Task instructions: Restate word for word the lines of the data below, from the first through the one that has "const gap = 0.3;".

☆ ☆ ☆ ☆ ☆ ☆ ☆

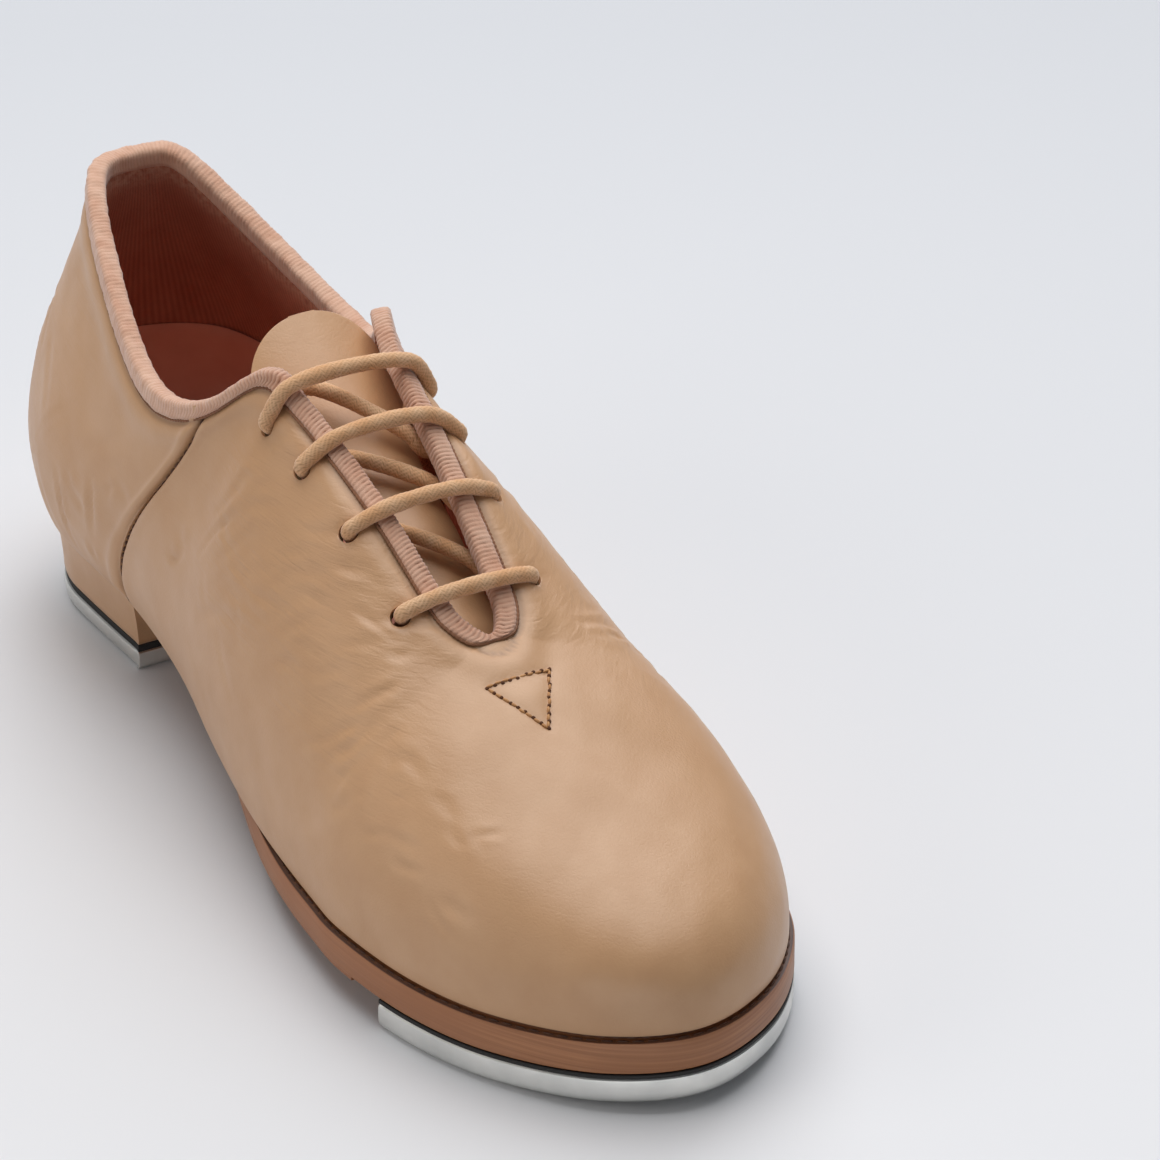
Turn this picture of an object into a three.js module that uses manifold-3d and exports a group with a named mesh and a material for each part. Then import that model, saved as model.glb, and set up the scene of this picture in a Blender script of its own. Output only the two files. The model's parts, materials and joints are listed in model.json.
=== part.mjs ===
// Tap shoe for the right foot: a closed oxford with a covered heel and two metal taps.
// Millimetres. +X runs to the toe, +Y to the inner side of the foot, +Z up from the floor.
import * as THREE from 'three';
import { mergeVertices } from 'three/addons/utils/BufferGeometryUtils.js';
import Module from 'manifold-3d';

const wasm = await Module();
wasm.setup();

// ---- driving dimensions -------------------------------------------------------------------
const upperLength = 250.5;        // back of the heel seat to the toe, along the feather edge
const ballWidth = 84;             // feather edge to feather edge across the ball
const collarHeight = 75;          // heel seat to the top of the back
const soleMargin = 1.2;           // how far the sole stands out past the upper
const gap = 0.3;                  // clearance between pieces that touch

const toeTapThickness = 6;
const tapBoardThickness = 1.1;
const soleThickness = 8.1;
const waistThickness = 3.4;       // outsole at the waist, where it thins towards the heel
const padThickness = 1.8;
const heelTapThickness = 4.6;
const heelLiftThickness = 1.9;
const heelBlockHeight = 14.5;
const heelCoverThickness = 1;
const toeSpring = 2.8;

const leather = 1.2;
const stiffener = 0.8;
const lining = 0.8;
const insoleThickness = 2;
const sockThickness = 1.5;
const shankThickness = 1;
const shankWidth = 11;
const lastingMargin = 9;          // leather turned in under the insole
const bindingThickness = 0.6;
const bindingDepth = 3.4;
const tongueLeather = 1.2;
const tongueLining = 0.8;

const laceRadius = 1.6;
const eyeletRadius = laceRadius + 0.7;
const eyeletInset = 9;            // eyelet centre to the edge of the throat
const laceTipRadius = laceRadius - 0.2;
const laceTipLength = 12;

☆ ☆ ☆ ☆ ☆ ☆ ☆

Written answer:
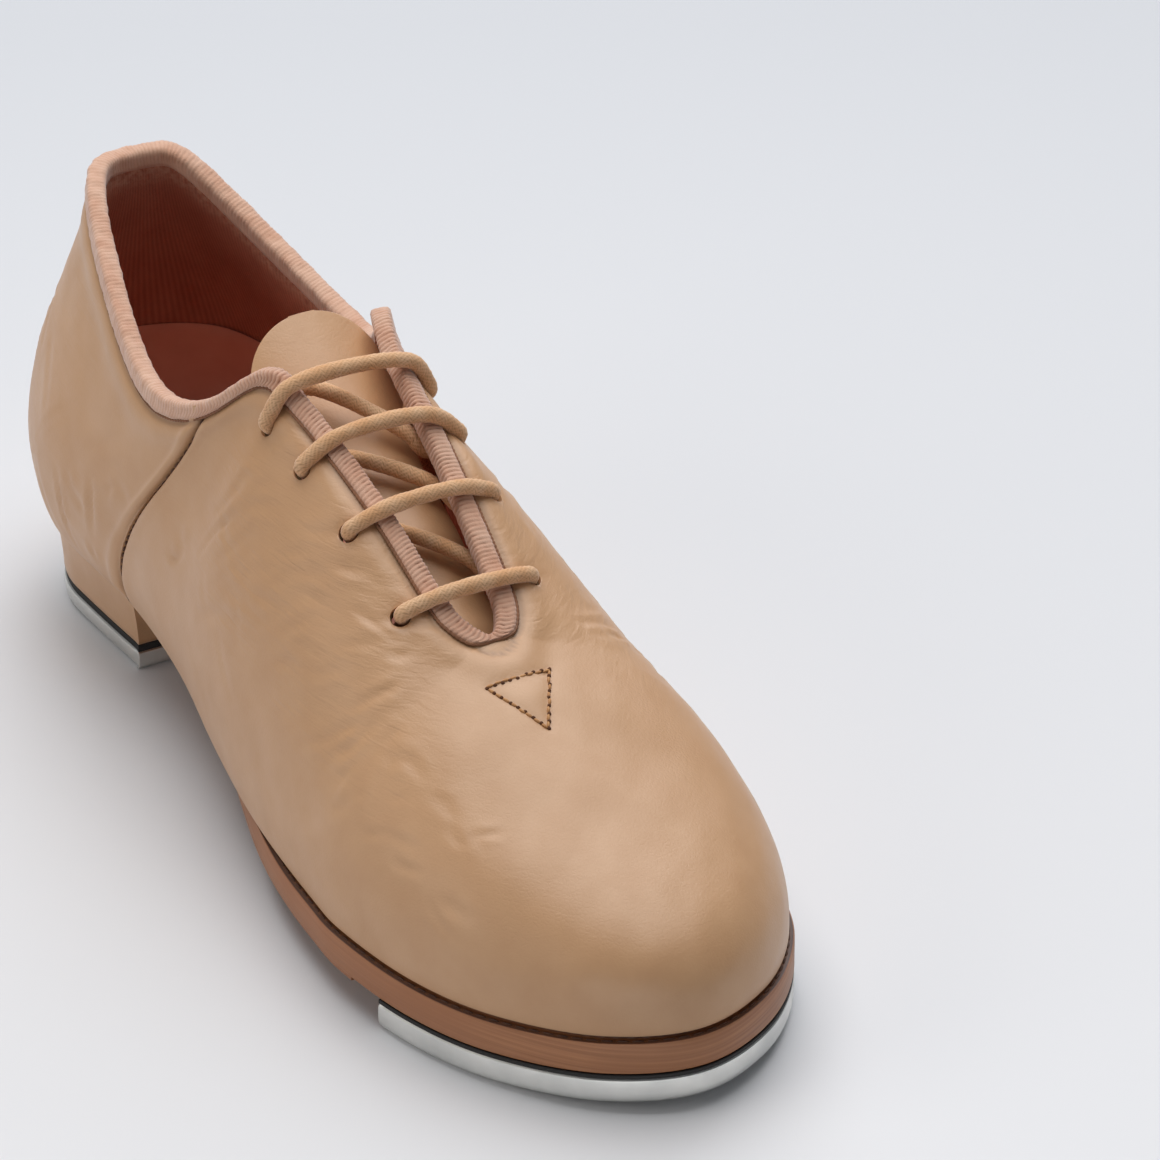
Turn this picture of an object into a three.js module that uses manifold-3d and exports a group with a named mesh and a material for each part. Then import that model, saved as model.glb, and set up the scene of this picture in a Blender script of its own. Output only the two files. The model's parts, materials and joints are listed in model.json.
=== part.mjs ===
// Tap shoe for the right foot: a closed oxford with a covered heel and two metal taps.
// Millimetres. +X runs to the toe, +Y to the inner side of the foot, +Z up from the floor.
import * as THREE from 'three';
import { mergeVertices } from 'three/addons/utils/BufferGeometryUtils.js';
import Module from 'manifold-3d';

const wasm = await Module();
wasm.setup();

// ---- driving dimensions -------------------------------------------------------------------
const upperLength = 250.5;        // back of the heel seat to the toe, along the feather edge
const ballWidth = 84;             // feather edge to feather edge across the ball
const collarHeight = 75;          // heel seat to the top of the back
const soleMargin = 1.2;           // how far the sole stands out past the upper
const gap = 0.3;                  // clearance between pieces that touch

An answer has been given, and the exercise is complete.